The propulsion jet velocity must always exceed the aircraft cruise speed and the propulsion slot width and intake slot width can be determined from the airflow required at take off, hover and cruise.

The invention has great military significance as well as civil aircraft significance. Military aircraft which use the invention will now have long range but can operate from places without runways.

Claims

CLAIM

It is claimed that the invention

1. gives a conventional fixed wing aircraft the ability to take off vertically and hover using a propulsion thrust which is considerably less than the aircraft weight using leading and trailing edge flaps, wing fins on upper and lower surfaces at approximately mid semi-span, continuous propulsive slots at the wing inboard leading edge and the outboard trailing edge, and intake slots at the wing inboard leading edge and the outboard trailping edge; and yet have a performance in cruise equal to conventional fixed wing aircraft with low thrust to weight ratios by reversing the direction of air flow over the outboard wing by use of the trailing edge slot control.

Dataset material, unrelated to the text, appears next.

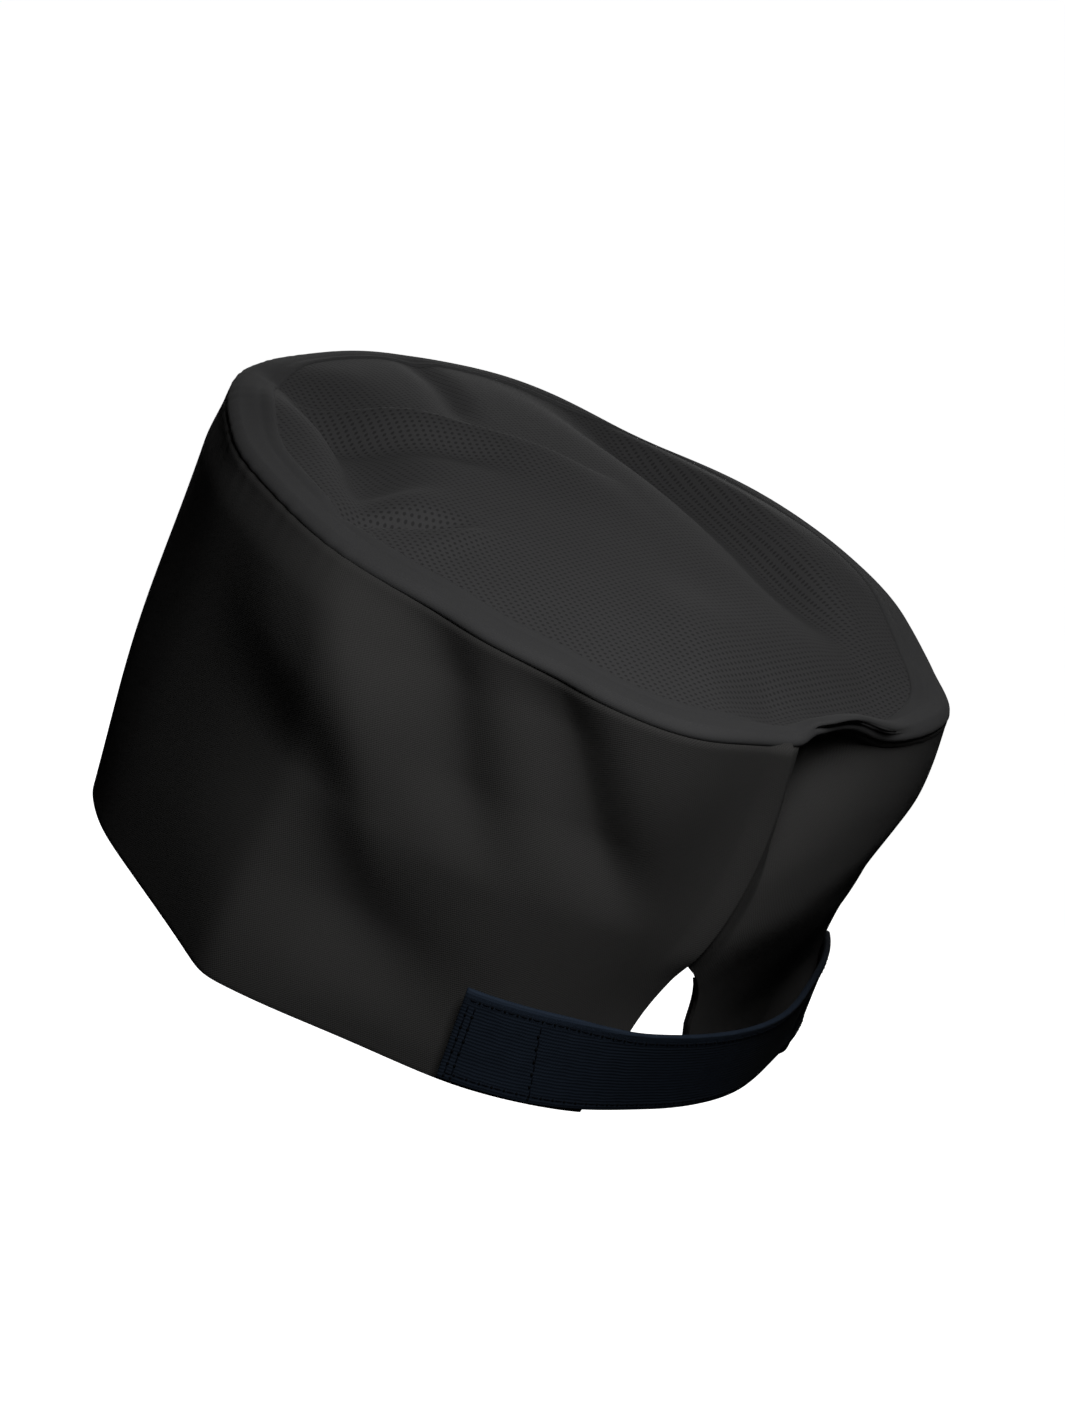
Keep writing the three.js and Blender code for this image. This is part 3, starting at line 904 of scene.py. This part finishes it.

New claims or amendments to claims filed on 22 Dec 1980 Superseded claims 1 New or amended claims:

1. The invention gives a conventional fixed wing aircraft the ability to take off vertically and hover using a propulsion thrust which is considerably less than the aircraft weight using leading and trailing edge flaps, wing fins on upper and lower surfaces at approximately mid semi-span, continuous propul sive slots at the wing inboard leading edge and the outboard trailing edge upper and lower surfaces, and intake slots at the wing inboard leading edge and the outboard trailing edge; and yet have a performance in cruise equal to conventional fixed wing aircraft with low thrust to weight ratios by reversing the direction of air flow over the outboard wing by use of the trailing edge slot control.